Frequently Asked Questions
What is Orthogonal Frequency Division Multiplexing (OFDM) and how does it work in wireless communications?
OFDM is a digital modulation technique that divides a signal into multiple smaller sub-signals, each transmitted over different frequencies. This allows for efficient use of the spectrum, reduces interference, and enhances data rates by enabling simultaneous transmission of multiple data streams.
What are the key advantages of using OFDM in wireless communication systems?
The main advantages of OFDM include its high spectral efficiency, robustness against multipath fading, ability to handle high data rates, and resistance to interference. These features make it ideal for environments with high user density, such as urban areas.
How does OFDM mitigate the effects of multipath fading in wireless environments?

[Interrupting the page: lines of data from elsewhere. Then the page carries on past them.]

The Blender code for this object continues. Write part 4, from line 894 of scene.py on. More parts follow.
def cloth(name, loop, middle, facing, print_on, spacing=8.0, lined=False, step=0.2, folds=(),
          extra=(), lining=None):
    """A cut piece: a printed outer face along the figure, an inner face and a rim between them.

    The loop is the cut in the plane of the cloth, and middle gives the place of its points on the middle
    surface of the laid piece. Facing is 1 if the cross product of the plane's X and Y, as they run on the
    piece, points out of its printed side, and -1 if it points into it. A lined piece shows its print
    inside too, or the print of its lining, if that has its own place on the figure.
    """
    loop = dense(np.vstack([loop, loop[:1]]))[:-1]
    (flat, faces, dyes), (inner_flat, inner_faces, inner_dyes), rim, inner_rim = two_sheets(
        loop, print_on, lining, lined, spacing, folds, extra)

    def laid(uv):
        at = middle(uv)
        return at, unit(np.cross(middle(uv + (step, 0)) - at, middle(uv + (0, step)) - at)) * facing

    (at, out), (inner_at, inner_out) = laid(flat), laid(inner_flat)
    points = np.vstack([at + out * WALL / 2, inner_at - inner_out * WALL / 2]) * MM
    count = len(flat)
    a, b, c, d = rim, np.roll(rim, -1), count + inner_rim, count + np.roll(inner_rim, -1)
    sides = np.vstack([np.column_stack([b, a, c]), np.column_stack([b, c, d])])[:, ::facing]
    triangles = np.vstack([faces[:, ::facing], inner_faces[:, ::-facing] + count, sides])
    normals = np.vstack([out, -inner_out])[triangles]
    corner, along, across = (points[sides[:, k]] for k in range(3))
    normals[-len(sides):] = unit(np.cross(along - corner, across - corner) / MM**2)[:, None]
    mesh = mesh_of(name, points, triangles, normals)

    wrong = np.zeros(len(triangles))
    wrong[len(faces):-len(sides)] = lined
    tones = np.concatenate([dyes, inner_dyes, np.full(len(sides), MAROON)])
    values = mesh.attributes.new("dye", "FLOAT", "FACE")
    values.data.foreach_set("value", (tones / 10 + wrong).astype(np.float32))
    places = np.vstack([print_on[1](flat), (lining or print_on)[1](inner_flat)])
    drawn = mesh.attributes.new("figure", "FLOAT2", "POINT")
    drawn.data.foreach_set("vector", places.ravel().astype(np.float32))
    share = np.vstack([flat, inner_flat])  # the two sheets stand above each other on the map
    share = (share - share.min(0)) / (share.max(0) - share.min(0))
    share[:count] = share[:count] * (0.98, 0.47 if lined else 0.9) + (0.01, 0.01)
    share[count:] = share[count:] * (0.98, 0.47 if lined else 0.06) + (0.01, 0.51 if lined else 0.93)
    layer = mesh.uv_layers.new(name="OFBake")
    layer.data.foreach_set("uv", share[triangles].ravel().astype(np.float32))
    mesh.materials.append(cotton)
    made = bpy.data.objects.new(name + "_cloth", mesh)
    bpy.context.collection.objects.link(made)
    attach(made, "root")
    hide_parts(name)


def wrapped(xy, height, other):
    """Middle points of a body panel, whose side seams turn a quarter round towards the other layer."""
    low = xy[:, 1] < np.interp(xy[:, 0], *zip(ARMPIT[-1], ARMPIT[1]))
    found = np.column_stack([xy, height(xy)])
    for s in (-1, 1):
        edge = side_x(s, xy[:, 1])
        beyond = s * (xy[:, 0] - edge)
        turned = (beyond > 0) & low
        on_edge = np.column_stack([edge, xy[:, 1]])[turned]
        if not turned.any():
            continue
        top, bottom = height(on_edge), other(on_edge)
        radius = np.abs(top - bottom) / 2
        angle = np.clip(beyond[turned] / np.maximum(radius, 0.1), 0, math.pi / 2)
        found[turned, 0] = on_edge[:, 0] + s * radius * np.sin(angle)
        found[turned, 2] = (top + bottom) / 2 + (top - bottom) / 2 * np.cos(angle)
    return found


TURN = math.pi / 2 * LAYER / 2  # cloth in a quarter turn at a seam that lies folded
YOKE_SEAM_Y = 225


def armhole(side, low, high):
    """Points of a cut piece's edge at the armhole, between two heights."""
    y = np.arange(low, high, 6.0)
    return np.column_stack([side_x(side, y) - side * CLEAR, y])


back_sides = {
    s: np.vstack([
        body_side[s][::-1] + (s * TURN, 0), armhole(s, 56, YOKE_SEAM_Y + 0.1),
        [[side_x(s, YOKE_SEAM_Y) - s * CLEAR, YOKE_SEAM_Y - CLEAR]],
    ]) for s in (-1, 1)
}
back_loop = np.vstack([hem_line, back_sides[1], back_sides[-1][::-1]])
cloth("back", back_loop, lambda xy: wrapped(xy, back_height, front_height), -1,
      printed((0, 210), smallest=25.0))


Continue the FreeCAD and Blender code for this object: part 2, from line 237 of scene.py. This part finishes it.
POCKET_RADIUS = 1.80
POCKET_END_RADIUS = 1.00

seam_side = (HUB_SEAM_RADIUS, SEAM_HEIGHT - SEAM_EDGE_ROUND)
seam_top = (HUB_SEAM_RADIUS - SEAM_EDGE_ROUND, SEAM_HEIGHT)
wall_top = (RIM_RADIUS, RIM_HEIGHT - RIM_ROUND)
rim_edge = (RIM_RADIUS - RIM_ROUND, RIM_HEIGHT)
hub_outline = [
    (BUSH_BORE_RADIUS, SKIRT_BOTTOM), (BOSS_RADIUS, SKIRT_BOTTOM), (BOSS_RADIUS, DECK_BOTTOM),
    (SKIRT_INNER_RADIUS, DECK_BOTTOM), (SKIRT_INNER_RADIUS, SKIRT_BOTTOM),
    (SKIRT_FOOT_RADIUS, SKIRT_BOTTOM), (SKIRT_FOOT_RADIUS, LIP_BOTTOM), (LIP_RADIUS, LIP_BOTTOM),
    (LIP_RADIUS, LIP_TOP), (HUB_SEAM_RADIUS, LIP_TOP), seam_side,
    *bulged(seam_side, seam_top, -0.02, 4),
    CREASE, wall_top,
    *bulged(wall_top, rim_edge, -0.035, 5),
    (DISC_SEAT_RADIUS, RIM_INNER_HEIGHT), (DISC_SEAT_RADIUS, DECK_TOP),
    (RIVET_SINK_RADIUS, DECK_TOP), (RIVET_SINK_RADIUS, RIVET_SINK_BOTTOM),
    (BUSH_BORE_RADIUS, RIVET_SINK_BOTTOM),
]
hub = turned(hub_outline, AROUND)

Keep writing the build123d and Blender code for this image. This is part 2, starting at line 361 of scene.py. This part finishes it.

OFDM mitigates multipath fading by using a large number of closely spaced orthogonal subcarriers, which allows the signal to be spread over a longer duration. This reduces the chance of deep fades affecting the entire signal, as individual subcarriers can still perform well even in adverse conditions.
What role does the Fast Fourier Transform (FFT) play in OFDM?
The FFT is crucial in OFDM for efficiently converting the time-domain signal into the frequency domain and vice versa. It allows for the rapid calculation of the subcarriers, enabling real-time processing and making OFDM feasible for high-speed wireless communications.
What challenges are associated with implementing OFDM in wireless communication systems?
Challenges of implementing OFDM include sensitivity to frequency offset and phase noise, the need for a high-quality synchronization mechanism, and the complexity of the hardware required for modulation and demodulation. Additionally, it may require advanced error correction techniques to maintain performance in noisy environments.